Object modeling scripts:
[start]

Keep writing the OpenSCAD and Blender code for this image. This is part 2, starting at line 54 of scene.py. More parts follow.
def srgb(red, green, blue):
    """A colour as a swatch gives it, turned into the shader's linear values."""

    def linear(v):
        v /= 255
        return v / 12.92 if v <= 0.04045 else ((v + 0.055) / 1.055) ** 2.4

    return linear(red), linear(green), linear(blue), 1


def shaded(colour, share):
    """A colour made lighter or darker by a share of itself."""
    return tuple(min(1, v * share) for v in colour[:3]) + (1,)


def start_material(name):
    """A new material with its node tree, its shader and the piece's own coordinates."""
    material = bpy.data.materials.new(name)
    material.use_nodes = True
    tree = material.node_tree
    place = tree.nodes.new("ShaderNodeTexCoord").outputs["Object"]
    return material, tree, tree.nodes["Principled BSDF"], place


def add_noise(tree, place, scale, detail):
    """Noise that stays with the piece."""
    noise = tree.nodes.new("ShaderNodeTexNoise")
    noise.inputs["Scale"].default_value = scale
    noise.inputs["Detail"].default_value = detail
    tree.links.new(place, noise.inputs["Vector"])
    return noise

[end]
[start]

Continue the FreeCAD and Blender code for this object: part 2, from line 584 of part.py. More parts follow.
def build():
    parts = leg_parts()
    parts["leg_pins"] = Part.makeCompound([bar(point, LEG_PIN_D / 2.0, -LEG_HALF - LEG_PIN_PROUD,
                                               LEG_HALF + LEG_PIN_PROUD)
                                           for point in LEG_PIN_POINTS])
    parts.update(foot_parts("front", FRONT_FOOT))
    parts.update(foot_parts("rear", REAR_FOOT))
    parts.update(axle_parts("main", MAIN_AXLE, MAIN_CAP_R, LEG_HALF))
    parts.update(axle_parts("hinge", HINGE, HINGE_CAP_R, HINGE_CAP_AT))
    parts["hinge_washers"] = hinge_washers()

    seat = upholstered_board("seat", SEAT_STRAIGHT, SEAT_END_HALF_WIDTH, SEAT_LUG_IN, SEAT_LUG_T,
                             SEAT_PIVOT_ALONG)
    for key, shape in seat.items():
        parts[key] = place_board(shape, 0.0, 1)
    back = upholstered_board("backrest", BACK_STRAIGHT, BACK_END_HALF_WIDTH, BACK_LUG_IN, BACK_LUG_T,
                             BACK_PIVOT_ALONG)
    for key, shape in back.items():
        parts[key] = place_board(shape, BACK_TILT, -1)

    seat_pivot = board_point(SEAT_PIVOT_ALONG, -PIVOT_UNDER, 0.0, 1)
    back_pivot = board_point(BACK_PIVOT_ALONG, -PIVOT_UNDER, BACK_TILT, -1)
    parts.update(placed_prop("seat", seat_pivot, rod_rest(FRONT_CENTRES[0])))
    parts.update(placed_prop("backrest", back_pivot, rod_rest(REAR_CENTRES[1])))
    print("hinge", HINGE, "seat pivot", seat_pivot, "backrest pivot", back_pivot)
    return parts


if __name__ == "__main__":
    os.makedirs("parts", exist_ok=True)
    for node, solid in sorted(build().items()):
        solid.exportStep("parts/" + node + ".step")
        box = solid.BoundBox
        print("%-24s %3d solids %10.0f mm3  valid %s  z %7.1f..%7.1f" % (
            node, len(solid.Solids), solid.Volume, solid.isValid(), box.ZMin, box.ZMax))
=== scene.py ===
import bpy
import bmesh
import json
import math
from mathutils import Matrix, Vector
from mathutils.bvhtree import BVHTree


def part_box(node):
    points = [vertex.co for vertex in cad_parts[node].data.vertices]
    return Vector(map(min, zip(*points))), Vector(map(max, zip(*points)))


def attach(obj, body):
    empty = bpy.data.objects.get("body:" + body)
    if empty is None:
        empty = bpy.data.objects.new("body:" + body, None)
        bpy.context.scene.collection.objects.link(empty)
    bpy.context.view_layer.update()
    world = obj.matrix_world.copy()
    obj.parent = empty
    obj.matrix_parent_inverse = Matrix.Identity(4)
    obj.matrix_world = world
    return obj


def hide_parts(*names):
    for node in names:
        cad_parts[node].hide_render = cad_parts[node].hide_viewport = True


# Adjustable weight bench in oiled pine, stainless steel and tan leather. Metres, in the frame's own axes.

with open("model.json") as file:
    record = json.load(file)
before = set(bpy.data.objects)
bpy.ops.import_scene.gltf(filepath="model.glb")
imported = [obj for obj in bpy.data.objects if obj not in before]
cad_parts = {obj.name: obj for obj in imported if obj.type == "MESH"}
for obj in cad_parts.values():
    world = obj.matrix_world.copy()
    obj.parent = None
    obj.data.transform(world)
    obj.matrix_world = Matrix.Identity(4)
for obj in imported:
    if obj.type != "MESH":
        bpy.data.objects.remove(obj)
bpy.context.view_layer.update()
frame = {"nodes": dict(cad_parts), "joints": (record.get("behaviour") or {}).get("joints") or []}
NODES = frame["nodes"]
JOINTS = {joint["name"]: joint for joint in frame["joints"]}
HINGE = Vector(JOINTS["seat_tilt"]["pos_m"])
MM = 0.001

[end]

> Exercise description
Repeat, character for character, the lines of the material above from the line with "seat_pivot = board_point(SEAT_PIVOT_ALONG, -PIVOT_UNDER, 0.0, 1)" through the line with "if empty is".

> Exercise solution
    seat_pivot = board_point(SEAT_PIVOT_ALONG, -PIVOT_UNDER, 0.0, 1)
    back_pivot = board_point(BACK_PIVOT_ALONG, -PIVOT_UNDER, BACK_TILT, -1)
    parts.update(placed_prop("seat", seat_pivot, rod_rest(FRONT_CENTRES[0])))
    parts.update(placed_prop("backrest", back_pivot, rod_rest(REAR_CENTRES[1])))
    print("hinge", HINGE, "seat pivot", seat_pivot, "backrest pivot", back_pivot)
    return parts


if __name__ == "__main__":
    os.makedirs("parts", exist_ok=True)
    for node, solid in sorted(build().items()):
        solid.exportStep("parts/" + node + ".step")
        box = solid.BoundBox
        print("%-24s %3d solids %10.0f mm3  valid %s  z %7.1f..%7.1f" % (
            node, len(solid.Solids), solid.Volume, solid.isValid(), box.ZMin, box.ZMax))
=== scene.py ===
import bpy
import bmesh
import json
import math
from mathutils import Matrix, Vector
from mathutils.bvhtree import BVHTree


def part_box(node):
    points = [vertex.co for vertex in cad_parts[node].data.vertices]
    return Vector(map(min, zip(*points))), Vector(map(max, zip(*points)))


def attach(obj, body):
    empty = bpy.data.objects.get("body:" + body)
    if empty is None:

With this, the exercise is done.